Travis County (Austin, TX) District Attorney: Jose Garza, running on one of the most progressive platforms of any prosecutorial candidate in the country, has been elected Travis County district attorney, pledging to never seek the death penalty and to decline to prosecute possession or sale of any drug under one gram.
The success of reform candidates this year is simply staggering, but they reflect a growing understanding in the South that our current criminal justice system is failing.
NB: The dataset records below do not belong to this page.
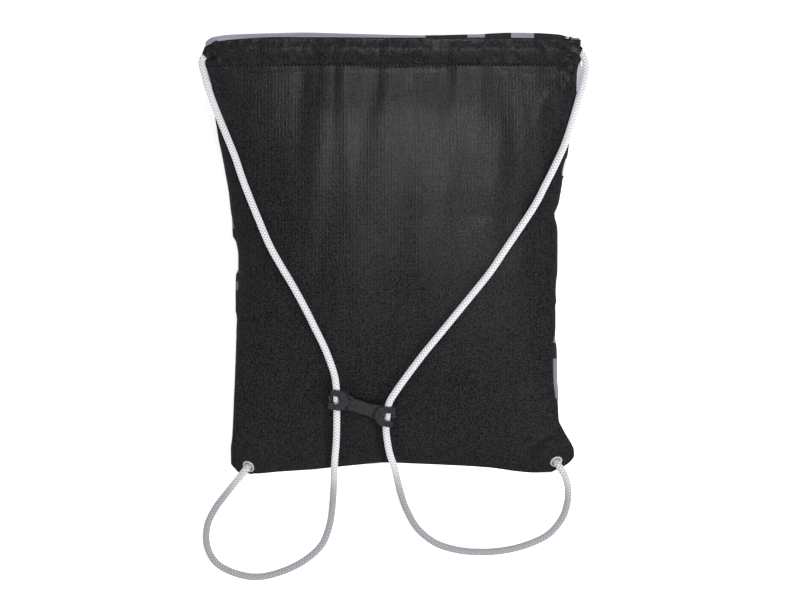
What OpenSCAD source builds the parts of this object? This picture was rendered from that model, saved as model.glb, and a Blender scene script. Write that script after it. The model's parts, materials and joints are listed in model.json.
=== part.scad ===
// Drawstring backpack lying flat, straps up: the front panel rests on Z = 0 and the mouth points along +Y.
// Millimetres. The bag is loosely filled, so its two panels make a pillow around an open hollow.

/* [Bag] */
// Height of the filled bag at its thickest place
bag_h = 64; // [56:1:70]
// Thickness of the doubled panel fabric, with its coating and seam allowance
fabric_t = 1.0; // [0.8:0.1:1.4]
// Depth of the cord channel along the mouth
channel_d = 27; // [25:1:30]

/* [Cord] */
// Diameter of the braided cord
cord_dia = 7; // [6:0.1:7]
// Diameter of the knot that stops each cord behind its eyelet
knot_dia = 15.6; // [14:0.1:15.6]

/* [Eyelets] */
// Bore of the metal eyelets
eyelet_bore = 8; // [7.6:0.1:8.2]
// Outside diameter of the eyelet and washer flanges
eyelet_dia = 13; // [12:0.1:14]
// Tilt of each bottom corner and its eyelet from the horizontal
corner_tilt = 43; // [38:1:45]

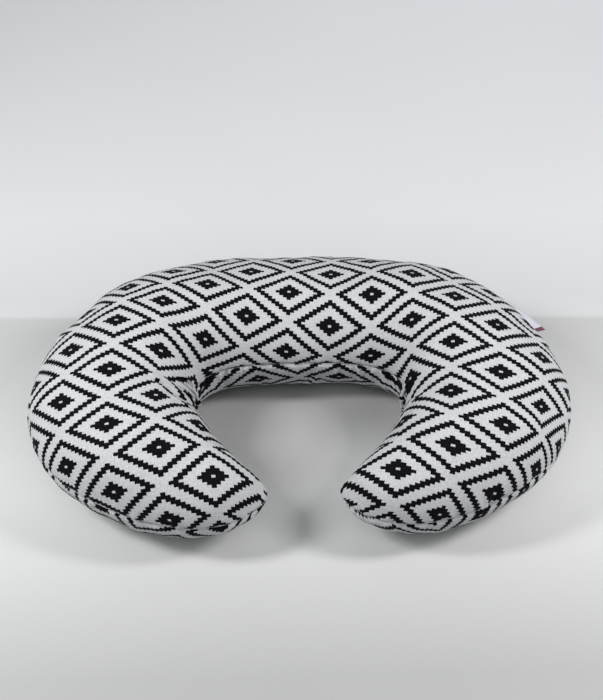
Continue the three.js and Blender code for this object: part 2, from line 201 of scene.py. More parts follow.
def at(d):
    u = np.clip(np.asarray(d, float) / STEP, 0, 16 - 1e-9)
    k = np.floor(u).astype(int)
    t = (u - k)[..., None]
    a, b, ma, mb = EXT[k], EXT[k + 1], SLOPES[k], SLOPES[k + 1]
    t2, t3 = t * t, t * t * t
    v = (2 * t3 - 3 * t2 + 1) * a + (t3 - 2 * t2 + t) * ma + (-2 * t3 + 3 * t2) * b + (t3 - t2) * mb
    dv = ((6 * t2 - 6 * t) * a + (3 * t2 - 4 * t + 1) * ma + (-6 * t2 + 6 * t) * b + (3 * t2 - 2 * t) * mb) / STEP
    return v, dv


def section(s):
    s = np.asarray(s, float)
    right = s > HALF
    d = np.where(right, LENGTH - s, s)
    v, dv = at(d)
    l = np.hypot(dv[..., 0], dv[..., 1])
    tx, ty = dv[..., 0] / l, dv[..., 1] / l
    sx = np.where(right, -1.0, 1.0)
    return dict(d=d, x=sx * v[..., 0], y=v[..., 1] + Y_SHIFT, nx=sx * -ty, ny=tx,
                wo=v[..., 2], wi=v[..., 3], ht=v[..., 4], zo=v[..., 5], zi=v[..., 6])


def centre_line_at_arc(arc):
    a, b = HALF, HALF + 200.0
    target = ZIP_R * math.sin(arc / ZIP_R)
    for _ in range(50):
        m = (a + b) / 2
        c = section(m)
        if c["x"] + c["nx"] * c["wo"] < target:
            a = m
        else:
            b = m
    return (a + b) / 2 - HALF


ZIP_WINDOW = centre_line_at_arc(WINDOW_ARC)


def zip_zone(s, margin=0.0):
    return 1 - smooth(ZIP_WINDOW - 5 + margin, ZIP_WINDOW + margin, np.abs(np.asarray(s) - HALF))


def seam_opening(s):
    z = zip_zone(s)
    lab = smooth(LABEL_FROM - 4, LABEL_FROM - 1, s) * (1 - smooth(LABEL_TO + 1, LABEL_TO + 4, s))
    return GAP + (WINDOW_H - GAP) * z + (0.75 - GAP) * lab


def zip_dent(s, n):
    arc = np.abs(np.asarray(s) - HALF)
    return 2.4 * (1 - smooth(ZIP_WINDOW + 4, ZIP_WINDOW + 24, arc)) * smooth(0.55, 0.85, n)


def skin(s, n, inset, upper, gap_on=True, dent=False):
    """Points for s and n arrays of one shape."""
    s, n = np.asarray(s, float), np.asarray(n, float)
    c = section(s)
    extra = zip_dent(s, n) if dent else 0.0
    q = np.clip((c["d"] - inset) / (CAP - inset), 0, 1)
    cap = np.maximum(0, 1 - (1 - q) ** CAP_POWER) ** (1 / CAP_POWER)
    w = np.where(n > 0, (c["wo"] - inset - extra) * cap * n, (c["wi"] - inset) * cap * n)
    zs = (c["zi"] + c["zo"]) / 2 + (c["zo"] - c["zi"]) / 2 * n * cap
    prof = np.maximum(0, 1 - np.abs(n) ** SECTION_POWER) ** (1 / SECTION_POWER)
    g = 0.0
    if gap_on:
        g = GAP + (seam_opening(s) - GAP) * smooth(0.5, 1, n)
    elif dent:
        g = GAP
    if upper:
        z = zs + g + np.maximum(0, (c["ht"] - inset) * cap - g) * prof
    else:
        z = np.maximum(inset, zs - g - np.maximum(0, (zs * UNDER - inset) * cap - g) * prof)
    return np.stack([c["x"] + c["nx"] * w, c["y"] + c["ny"] * w, z], -1)


# ------------------------------------------------------------------ the print's lattice on the cloth
PRINT_A, PRINT_B = 43.4613, 29.6806
PRINT_U0, PRINT_V0, PRINT_PHI = 30.5893, 21.4313, -0.0893
PRINT_KF, PRINT_CO = 0.9168, 0.95
_fs = np.linspace(0, LENGTH, 1801)
_fc = section(_fs)
_ang = np.unwrap(np.arctan2(-_fc["nx"], _fc["ny"]))
_ang = (_ang - _ang[900]) * PRINT_CO
_tf = np.stack([np.cos(_ang), np.sin(_ang)], 1)
_cf = np.vstack([[0, 0], np.cumsum((_tf[1:] + _tf[:-1]) / 2 * (_fs[1] - _fs[0]), 0)])
_cf = _cf - _cf[900] + np.array([0.0, 67.9])


def flat_cloth(s, m):
    """Flat position on the cloth of a point at s, with m the distance across from the middle line."""
    cx, cy = np.interp(s, _fs, _cf[:, 0]), np.interp(s, _fs, _cf[:, 1])
    a = np.interp(s, _fs, _ang)
    return cx - np.sin(a) * m * PRINT_KF, cy + np.cos(a) * m * PRINT_KF


def lattice(s, m, du=0.0, dv=0.0):
    fx, fy = flat_cloth(s, m)
    c, q = math.cos(PRINT_PHI), math.sin(PRINT_PHI)
    return (c * fx + q * fy - PRINT_U0) / PRINT_A + du, (-q * fx + c * fy - PRINT_V0) / PRINT_B + dv


def cap_rows(count_cap, count_body):
    """Stations along the C, crowded at the tips so that the outline's steps stay even."""
    psi = np.linspace(0, np.pi / 2, count_cap + 1)
    dcap = CAP * (1 - np.cos(psi) ** (2 / CAP_POWER))
    body = np.linspace(CAP, LENGTH - CAP, count_body + 1)
    s = np.concatenate([dcap[:-1], body, (LENGTH - dcap[:-1])[::-1]])
    # evens out the change of spacing between the cap and the body
    for _ in range(6):
        s[3:-3] = (s[2:-4] + 2 * s[3:-3] + s[4:-2]) / 4
    return s


def columns(count, crowd=0.45):
    t = np.linspace(-1, 1, count + 1)
    return np.sin((t + crowd * np.sin(np.pi * t) / np.pi) * np.pi / 2)


def across(P):
    """Distance across each row of a grid of points, from the middle column."""
    d = np.linalg.norm(np.diff(P, axis=1), axis=2)
    arc = np.concatenate([np.zeros((P.shape[0], 1)), np.cumsum(d, 1)], 1)
    mid = P.shape[1] // 2
    return arc - arc[:, mid:mid + 1], arc


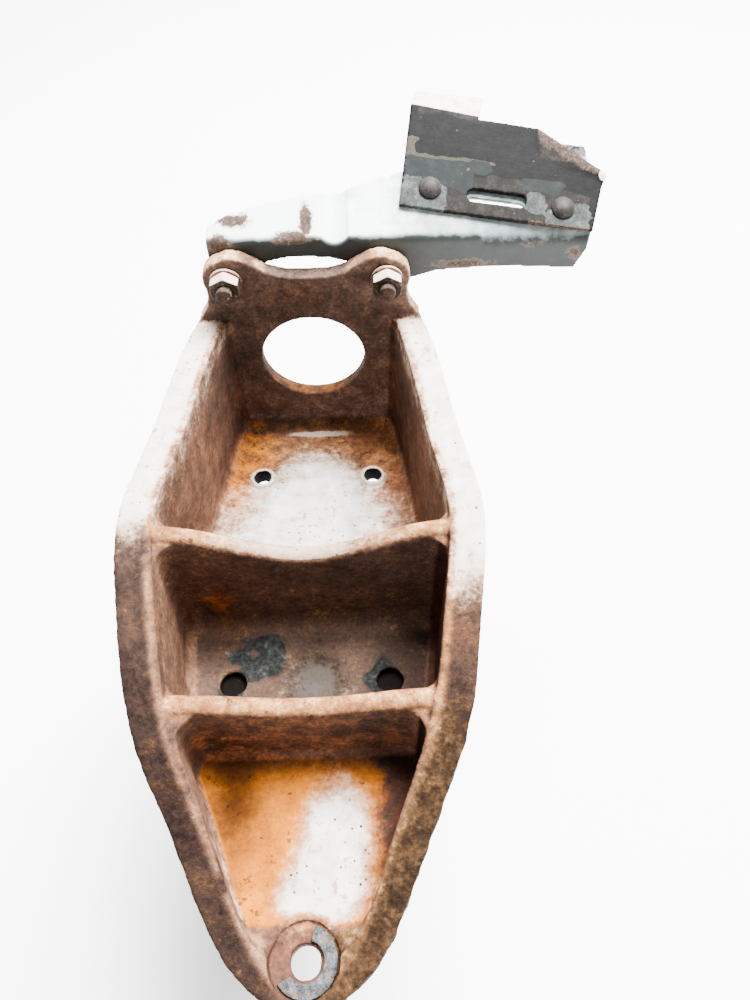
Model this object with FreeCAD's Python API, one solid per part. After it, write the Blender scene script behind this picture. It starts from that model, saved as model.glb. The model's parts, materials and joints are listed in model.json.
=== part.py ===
import FreeCAD, Part
import os
from math import cos, pi, radians, sin, sqrt

os.makedirs("parts", exist_ok=True)
V = FreeCAD.Vector

# Spare tire carrier: a cast iron bucket arm, a pressed bracket bolted behind
# its mount wall and a slotted bracket riveted on top.  Millimetres.
# X runs across the arm, Y from the tip to the mount wall, Z up.
# The origin is the centre of the tip bolt hole on its machined seat.

# Arm, plan: distance along the arm and half width over the rim.
RIM_PLAN = ((372, 66), (350, 71), (328, 75.3), (291, 80.6), (227, 88.6), (202, 92.3),
            (180, 92.8), (155, 90), (125, 85.7), (100, 81.7), (84, 77.2), (61, 66.6),
            (38, 55.7), (15, 44.8), (0, 35.8), (-11, 24.2), (-18.5, 12))
NOSE_Y = -21.5
# Arm, side: distance along the arm and height of the rim.
RIM_SIDE = ((-40, 6), (-21, 9), (0, 14), (21, 23), (60, 45), (98, 67), (130, 82),
            (160, 90), (185, 92), (215, 91), (260, 88), (310, 86.5), (340, 83.5), (360, 80.5))
# Arm, side: distance along the arm and height of the floor inside.
FLOOR_SIDE = ((-40, 3), (0, 3), (60, 2.5), (137, 2), (180, -2), (240, -8), (292, -12),
              (330, -14), (372, -15))
FLOOR_THICK = 9
LAND = 18
LAND_TIP = 14
FLANGE_LIP = 9
FLANGE_THICK = 12
POCKET_R = 10
HIGH = 160
HALF_SPAN = 120

# Mount wall with two ears.
WALL_BACK = 357
WALL_THICK = 10
WALL_FRONT = WALL_BACK - WALL_THICK
BOLT_X = 49
BOLT_Z = 112
EAR_R = 14.5
WALL_TOP = 113.5
WALL_NECK = 62.3
WALL_FOOT = 70.8
BIG_HOLE_R = 34.5
BIG_HOLE_Z = 47.7

# Cross ribs: distance along the arm, end height, middle height, half length.
RIB_THICK = 10
RIBS = ((180, 85.5, 63, 77), (100, 61, 53, 67))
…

And there are two more high-profile district attorney elections that have moved to a run-off.
In Athens, Georgia, former state legislator Deborah Gonzalez is in a tight race with incumbent district attorney Brian Patterson, running on promises to limit the use of cash bail and to not prosecute simple marijuana possession cases.
And in New Orleans, Keva Landrum and City Councilman Jason Williams are heading to a run-off in a battle for the office soon to be vacated by Orleans Parish district attorney Leon Cannizzarro. Landrum, who has spent the last decade as a judge in criminal courts, served briefly as interim district attorney beginning in 2007, when she gained notoriety for prosecuting repeat marijuana possession offenses as felonies. She is taking a softer line in her campaign, but is clearly the status quo candidate next to Williams, who has vowed not to prosecute marijuana cases and to never use “habitual offender” statutes against defendants to beef up sentences. And there is certainly reason to take Williams at his word: he has a long track record of criminal justice reform in the New Orleans City Council, including pushes for bail reform, penalty reductions for marijuana possession, and increased funding for public defenders.
This year’s victors will now serve as potential role models for sheriffs and prosecutors across the country, and especially across the South. Their actions, if successful, should be seen as playbooks for other counties to adopt. If your county wasn’t covered here, please consider closely paying attention to these leaders, and suggesting that your own sheriff and prosecutors follow their lead on immigration, bail reform, and mass incarceration.